We can start with the mediation space itself. Apart from Zoom and like platforms, is there a place for a “metaverse”-style virtual mediation room? While the promise of virtual reality and augmented reality is certainly there, I don’t see that we necessarily need or want to replace the physical mediation room with a fully digital realm. Setting aside international and multi-locale mediations, when convenience and savings are more of a favor, I think the consensus remains, for those of us who mediate virtually and in-person, that the in-person environment has the edge.

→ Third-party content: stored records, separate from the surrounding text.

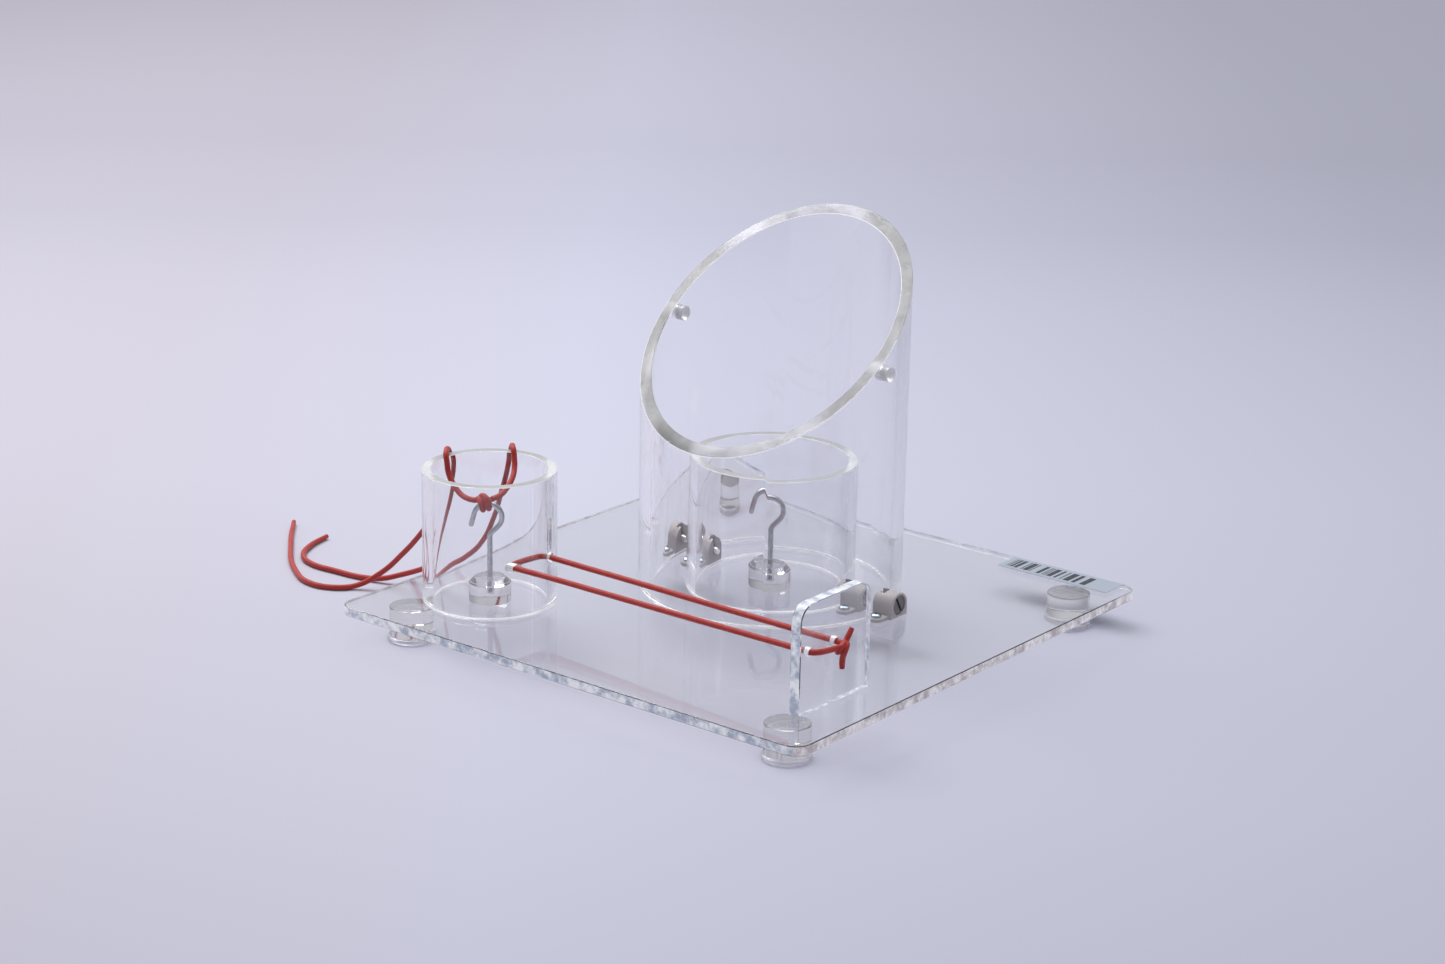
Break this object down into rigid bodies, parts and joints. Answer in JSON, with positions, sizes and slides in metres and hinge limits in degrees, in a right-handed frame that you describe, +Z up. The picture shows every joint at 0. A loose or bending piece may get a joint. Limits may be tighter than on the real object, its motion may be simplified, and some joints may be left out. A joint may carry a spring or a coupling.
{
  "type": "surgical knot tying practice board",
  "caption": "Clear acrylic surgical knot practice board: open cup, slant-cut tube around an inner tube, screw hooks, an elastic band on a post, feet.",
  "frame": {"origin": "centre of the board at the level of the pads' undersides", "axes": "+X along the front edge from the cup towards the post, +Y from the front edge towards the slanted tube's high side, +Z up"},
  "size_m": [0.457, 0.3, 0.2135],
  "materials": {
    "clear_sheet": "clear cast acrylic sheet, polished faces and sawn edges",
    "clear_tube": "clear acrylic tube, polished walls and fine-sawn rims",
    "clear_rod": "clear acrylic rod, turned and polished",
    "soft_pad": "pale translucent silicone, satin",
    "hook_wire": "bright zinc-plated steel wire",
    "cam_zinc": "cast zinc, satin grey",
    "screw_zinc": "blue-bright zinc plating",
    "housing_plastic": "moulded cream-grey nylon, satin",
    "red_elastic": "brick-red elastic cord, satin",
    "label_paper": "coated paper label, blank bars"
  },
  "bodies": {
    "board": {"base_plate": "clear_sheet", "foot_1": "clear_rod", "foot_2": "clear_rod", "foot_3": "clear_rod", "foot_4": "clear_rod", "foot_pad_1": "soft_pad", "foot_pad_2": "soft_pad", "foot_pad_3": "soft_pad", "foot_pad_4": "soft_pad", "left_cup": "clear_tube", "left_stand": "clear_rod", "left_hook": "hook_wire", "right_stand": "clear_rod", "housing_1": "housing_plastic", "housing_2": "housing_plastic", "housing_3": "housing_plastic", "housing_4": "housing_plastic", "housing_screw_1": "screw_zinc", "housing_screw_2": "screw_zinc", "housing_screw_3": "screw_zinc", "housing_screw_4": "screw_zinc", "band_post": "clear_sheet", "band_loop": "red_elastic", "band_knot": "red_elastic", "tie_knot": "red_elastic", "tie_cord_left": "red_elastic", "tie_cord_right": "red_elastic", "stock_label": "label_paper"},
    "outer_tube_body": {"outer_tube": "clear_tube", "rim_peg_left": "clear_rod", "rim_peg_right": "clear_rod", "cam_stud_1": "screw_zinc", "cam_stud_2": "screw_zinc"},
    "inner_tube_body": {"inner_tube": "clear_tube", "cam_stud_3": "screw_zinc", "cam_stud_4": "screw_zinc"},
    "right_hook_body": {"right_hook": "hook_wire"},
    "cam_1_body": {"cam_1": "cam_zinc"},
    "cam_2_body": {"cam_2": "cam_zinc"},
    "cam_3_body": {"cam_3": "cam_zinc"},
    "cam_4_body": {"cam_4": "cam_zinc"}
  },
  "joints": [
    {"name": "outer_tube_lift", "type": "slide", "parent": "board", "child": "outer_tube_body", "axis": [0, 0, 1], "range_m": [0, 0.1]},
    {"name": "inner_tube_lift", "type": "slide", "parent": "board", "child": "inner_tube_body", "axis": [0, 0, 1], "range_m": [0, 0.1]},
    {"name": "right_hook_turn", "type": "hinge", "parent": "board", "child": "right_hook_body", "pos_m": [-0.002, 0.0245, 0.03], "axis": [0, 0, 1], "range_deg": [-180, 180]},
    {"name": "cam_1_turn", "type": "hinge", "parent": "board", "child": "cam_1_body", "pos_m": [0.0765, 0.0275, 0.0266], "axis": [1, 0, 0], "range_deg": [0, 180]},
    {"name": "cam_2_turn", "type": "hinge", "parent": "board", "child": "cam_2_body", "pos_m": [-0.0805, 0.0275, 0.0266], "axis": [-1, 0, 0], "range_deg": [0, 180]},
    {"name": "cam_3_turn", "type": "hinge", "parent": "board", "child": "cam_3_body", "pos_m": [0.0515, 0.0275, 0.0266], "axis": [1, 0, 0], "range_deg": [0, 180]},
    {"name": "cam_4_turn", "type": "hinge", "parent": "board", "child": "cam_4_body", "pos_m": [-0.0555, 0.0275, 0.0266], "axis": [-1, 0, 0], "range_deg": [0, 180]}
  ]
}
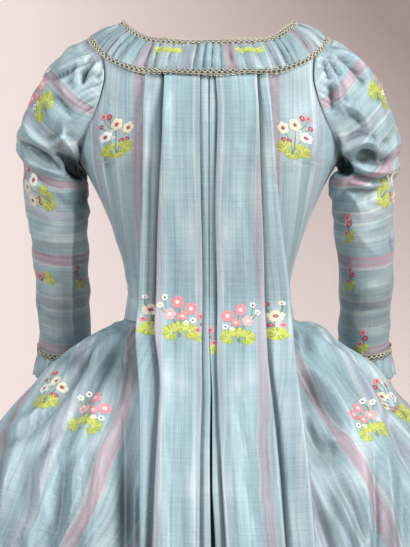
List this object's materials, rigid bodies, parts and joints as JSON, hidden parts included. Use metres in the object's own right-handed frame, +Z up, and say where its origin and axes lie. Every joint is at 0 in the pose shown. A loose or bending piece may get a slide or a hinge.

To be clear, as someone who loves technology, works on technology matters, and is always looking out for the newest gadget or upgrade, I’d be happy to don a headset and mediate in the metaverse. But to get there, we’ll need software improvement and platform enhancement far beyond what we have now. Although we’ve come a long way from the early egg-shaped torsos of the Oculus or Nintendo Wii avatars, we need to go further, to a fully immersive environment. Now, holograms? That I can get behind.
More interesting, I think, is to look at party decision-making, and how artificial intelligence (AI) might factor in. It’s no longer science fiction to imagine AI assisting as unbiased facilitator. As a tool, with sufficient training, AI could suggest solutions and additional creative options based on thousands of successful mediation cases or provides real-time feedback to help parties communicate more effectively. Even assuming that kind of database and AI training, though, we will still need our neutrals to guide the process.
We’ll also be seeing emotional intelligence (EI) software. Software can already analyze speech patterns, emotions, and body language, and we could imagine using it to guide the mediation process, interpreting emotional cues and providing mediators with insights into how parties are feeling, perhaps even before they’re fully aware of it themselves. Such technology could offer suggestions to us on how to steer conversations in a more constructive direction.
You might ask, then, whether we will see a fully “digital mediator?” And do we need one? Fellow mediators, breathe easy. My preliminary thought is “no,” on both fronts. We could feed an AI-tool a thousand books on negotiation theory and psychology — a whole library, even — but to think that could supplant a mediator, in my view, is too reductive. So much more is involved in good mediation. It’s one thing to generate good creative solutions that could assist in resolving a dispute – and there, AI will have a role – but it is another to conduct the negotiation and balance the interests and read the room, dealing with emotions and a host of dynamics. What we want is a technology-enabled human mediator.
That means that as the field evolves, so must the training of mediators and of advocates assisting their clients in mediation. We will all need more than ever to be tech-savvy, understanding how to leverage new tools and platforms. And just as importantly, we need to be discussing and carrying forward work on guidelines to ensure the technology we’re discussing, whether AI or other observational and predictive tools, are deployed ethically and responsibly. I’ll be looking and thinking about those, including some excellent efforts already underway, in future posts.
The mediation of the future will be a fascinating pairing and blending of technology with our professional insight and oversight. The key will be finding the right balance, ensuring that technology enhances, rather than replaces, our human and personal connections. Happy 2024!